Calibration of Quantum Devices via Robust Statistical Methods
Alexandra Ram\^oa, Raffaele Santagati, Nathan Wiebe

TL;DR
This paper introduces advanced statistical methods for calibrating quantum devices, demonstrating improved robustness and efficiency over existing techniques, and achieving significant reductions in measurement data needed for accurate quantum system characterization.
Contribution
It systematically compares various statistical algorithms for quantum calibration, highlighting their advantages, and applies them to superconducting qubit calibration with superior performance.
Findings
Reduced uncertainty in qubit calibration by factors of 10 and 3.
Achieved better calibration results than default tools with up to 99.5% less data.

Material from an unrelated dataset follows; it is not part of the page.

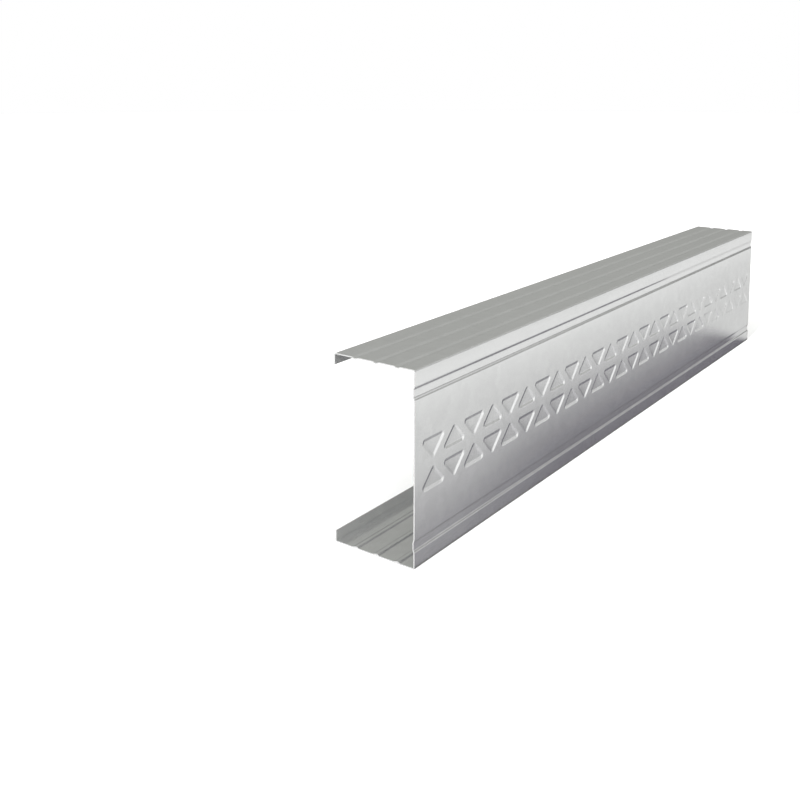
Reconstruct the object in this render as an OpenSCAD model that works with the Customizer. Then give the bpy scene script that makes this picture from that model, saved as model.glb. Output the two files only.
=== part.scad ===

Demonstrated robustness of methods under multi-modality and high dimensionality.
Abstract
Bayesian inference is a widely used technique for real-time characterization of quantum systems. It excels in experimental characterization in the low data regime, and when the measurements have degrees of freedom. A decisive factor for its performance is the numerical representation of the Bayesian probability distributions. In this work, we explore advanced statistical methods for this purpose, and numerically analyze their performance against the state-of-the-art in quantum parameter learning. In particular, we consider sequential importance resampling, tempered likelihood estimation, Markov Chain Monte Carlo, random walk Metropolis (RWM), Hamiltonian Monte Carlo (HMC) and variants (stochastic gradients with and without friction, energy conserving subsampling), block pseudo-marginal Metropolis-Hastings with subsampling, hybrid HMC-RWM approaches, and Gaussian rejection filtering. We…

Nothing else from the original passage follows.